Perform, Then Finish

This is the most common approach for large structural components. A robotic WAAM system deposits a near-net shape blank, building the component to within a few millimeters of its final dimensions. Once the deposition is complete, the part undergoes stress relief and is then transferred to a high rigidity CNC machine tool for the final precision passes.

Iterative In-Envelope Machining

For highly complex parts featuring internal cooling channels or obscured functional mating surfaces, manufacturers employ process-aware sequencing. Instead of printing the entire part before machining, the system deposits a specific region, stops to allow the CNC spindle to machine the critical internal surfaces, and then resumes deposition. This eliminates the false choice between additive and subtractive by ensuring that datum control and fine surface finishes are achieved throughout the build process.

Overcoming Metallurgical Limitations

A historical concern among traditional machinists is whether 3D printed metal can withstand the aggressive forces of CNC machining. Uncontrolled additive processes can suffer from coarse columnar grains aligned along the build direction due to steep thermal gradients, leading to directional weakness.

However, modern hybrid WAAM processes actively mitigate these defects. By integrating rigorous thermal monitoring and, in some cases, mechanical deformation between passes, hybrid WAAM promotes a columnar to equiaxed grain transformation. This advanced metallurgical control reduces anisotropy and drastically improves mechanical properties, yielding reported yield strength gains of 20 to 40 percent and elongation gains in alloys such as titanium, aluminium, and duplex steel. Consequently, the resulting material behaves exactly like a premium forged billet during machining.

The CNC Infrastructure Required for Post-Processing

Achieving a final precision of plus or minus 0.005 millimeters requires more than just an additive system; it demands a robust CNC infrastructure.

Because WAAM parts are produced in a near net shape with a naturally rough surface, they must first undergo heat treatment to mitigate internal residual stresses generated during the high heat deposition process. Following thermal stabilisation, the parts require high rigidity CNC machine tools, such as 5 Axis Machining Centres or Traveling Column Milling Machines, to effectively remove the additive allowance. Intelligent toolpath planning software is critical here, enabling datum re-establishment through probing and ensuring collision avoidance with the evolving as-built geometry.

The Economic and Operational Impact

Integrating a robotic 3D printer into a traditional CNC environment yields profound financial returns.

By transitioning to a near net shape strategy, procurement departments stop paying for metal destined for the scrap bin. Standard welding wire is not only highly affordable but is purchased and consumed almost exactly to the weight of the final part.

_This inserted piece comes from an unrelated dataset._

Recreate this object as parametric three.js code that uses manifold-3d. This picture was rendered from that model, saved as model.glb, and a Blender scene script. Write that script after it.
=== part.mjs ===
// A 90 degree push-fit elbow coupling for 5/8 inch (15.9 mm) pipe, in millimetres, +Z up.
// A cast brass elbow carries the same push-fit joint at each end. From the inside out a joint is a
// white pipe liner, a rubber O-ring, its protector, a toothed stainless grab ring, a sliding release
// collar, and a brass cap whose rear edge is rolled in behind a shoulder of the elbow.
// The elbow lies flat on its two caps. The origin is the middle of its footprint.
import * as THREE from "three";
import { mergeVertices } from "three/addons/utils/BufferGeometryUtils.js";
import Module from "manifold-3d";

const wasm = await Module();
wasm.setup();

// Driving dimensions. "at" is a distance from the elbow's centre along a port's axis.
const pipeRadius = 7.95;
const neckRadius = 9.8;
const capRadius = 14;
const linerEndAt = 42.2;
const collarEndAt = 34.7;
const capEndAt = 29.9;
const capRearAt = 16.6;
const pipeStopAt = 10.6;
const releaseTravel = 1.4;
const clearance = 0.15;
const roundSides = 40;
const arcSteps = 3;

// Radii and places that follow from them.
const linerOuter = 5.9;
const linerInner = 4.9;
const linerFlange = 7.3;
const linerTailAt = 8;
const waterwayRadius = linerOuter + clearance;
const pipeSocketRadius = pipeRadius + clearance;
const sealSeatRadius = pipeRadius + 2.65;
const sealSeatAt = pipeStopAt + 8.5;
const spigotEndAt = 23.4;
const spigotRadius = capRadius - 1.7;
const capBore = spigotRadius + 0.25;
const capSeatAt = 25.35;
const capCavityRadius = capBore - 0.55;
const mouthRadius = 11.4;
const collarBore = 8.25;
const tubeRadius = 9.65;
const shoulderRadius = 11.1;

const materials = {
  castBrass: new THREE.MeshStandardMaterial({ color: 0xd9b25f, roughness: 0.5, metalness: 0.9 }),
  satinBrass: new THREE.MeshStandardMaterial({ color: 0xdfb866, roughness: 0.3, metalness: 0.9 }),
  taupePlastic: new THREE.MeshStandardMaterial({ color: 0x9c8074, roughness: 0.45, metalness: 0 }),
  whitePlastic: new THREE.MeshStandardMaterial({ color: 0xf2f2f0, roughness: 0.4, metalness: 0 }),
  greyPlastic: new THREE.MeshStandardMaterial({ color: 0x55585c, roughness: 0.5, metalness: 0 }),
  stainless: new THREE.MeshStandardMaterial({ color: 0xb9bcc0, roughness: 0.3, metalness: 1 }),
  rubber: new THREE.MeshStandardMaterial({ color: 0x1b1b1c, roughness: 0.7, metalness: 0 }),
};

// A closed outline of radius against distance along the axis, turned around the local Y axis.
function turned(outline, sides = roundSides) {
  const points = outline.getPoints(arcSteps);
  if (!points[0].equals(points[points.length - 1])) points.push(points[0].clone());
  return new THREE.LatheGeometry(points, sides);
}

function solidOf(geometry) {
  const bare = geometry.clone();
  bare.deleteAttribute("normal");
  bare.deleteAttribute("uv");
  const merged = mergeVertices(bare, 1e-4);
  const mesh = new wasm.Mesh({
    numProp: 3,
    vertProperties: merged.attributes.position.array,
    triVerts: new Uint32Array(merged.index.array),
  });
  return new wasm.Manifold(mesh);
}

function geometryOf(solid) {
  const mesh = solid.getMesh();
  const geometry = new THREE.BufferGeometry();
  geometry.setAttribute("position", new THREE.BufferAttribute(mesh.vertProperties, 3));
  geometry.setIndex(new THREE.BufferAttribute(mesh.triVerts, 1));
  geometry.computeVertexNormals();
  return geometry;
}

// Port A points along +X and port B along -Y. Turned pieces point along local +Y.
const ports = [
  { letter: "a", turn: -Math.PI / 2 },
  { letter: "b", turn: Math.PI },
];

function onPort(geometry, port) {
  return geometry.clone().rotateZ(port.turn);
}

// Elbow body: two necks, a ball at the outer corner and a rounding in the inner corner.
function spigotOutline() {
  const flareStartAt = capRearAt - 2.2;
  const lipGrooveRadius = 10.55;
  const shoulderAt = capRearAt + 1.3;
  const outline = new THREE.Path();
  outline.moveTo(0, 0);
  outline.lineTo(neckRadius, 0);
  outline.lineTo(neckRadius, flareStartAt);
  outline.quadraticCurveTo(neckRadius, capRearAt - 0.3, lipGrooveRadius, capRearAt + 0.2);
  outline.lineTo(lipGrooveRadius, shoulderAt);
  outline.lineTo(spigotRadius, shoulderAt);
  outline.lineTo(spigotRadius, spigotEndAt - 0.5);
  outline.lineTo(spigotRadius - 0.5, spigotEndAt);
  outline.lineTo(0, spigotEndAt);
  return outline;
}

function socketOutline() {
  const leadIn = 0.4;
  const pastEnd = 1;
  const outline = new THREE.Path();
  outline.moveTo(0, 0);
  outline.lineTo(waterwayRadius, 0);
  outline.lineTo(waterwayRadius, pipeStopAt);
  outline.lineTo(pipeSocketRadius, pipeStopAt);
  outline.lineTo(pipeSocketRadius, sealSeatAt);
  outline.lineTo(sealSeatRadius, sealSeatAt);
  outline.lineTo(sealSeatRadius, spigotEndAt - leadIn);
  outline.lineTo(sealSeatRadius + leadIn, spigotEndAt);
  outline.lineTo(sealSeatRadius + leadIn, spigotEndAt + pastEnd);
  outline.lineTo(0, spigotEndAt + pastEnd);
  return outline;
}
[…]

Furthermore, eliminating the heavy roughing phase drastically reduces total CNC spindle time, unlocking massive latent capacity within the machine shop. Economic and environmental assessments of hybrid additive manufacturing chains indicate that integrating WAAM with metal forming and machining operations achieves exceptional reductions in production cost, ranging from 67.8 to 84.5 percent when compared to conventional machining from solid billets or die casting.

Frequently Asked Questions

What is hybrid metal manufacturing?

It is a systems-level integration that combines two or more distinct manufacturing processes, most commonly additive manufacturing and subtractive CNC machining, within a coordinated workflow.

How does hybrid manufacturing reduce costs?

By building a near net shape part additively, manufacturers avoid purchasing massive oversized billets. This lowers raw material consumption and drastically reduces the time and tool wear associated with CNC roughing, achieving cost reductions of up to 84.5 percent compared to traditional methods.

What are the metallurgical benefits of hybrid WAAM?

Advanced hybrid processes can promote columnar to equiaxed grain transformation. This refines the microstructure, mitigates defects, and improves yield strength and elongation, ensuring the part machines predictably and performs reliably in demanding industrial applications.

What software is required for this process?

The workflow requires specialised process control software, such as MX3D MetalXL, to manage robotic deposition and thermal dynamics, alongside advanced CAM software for collision avoidance, probing, and planning the final subtractive passes.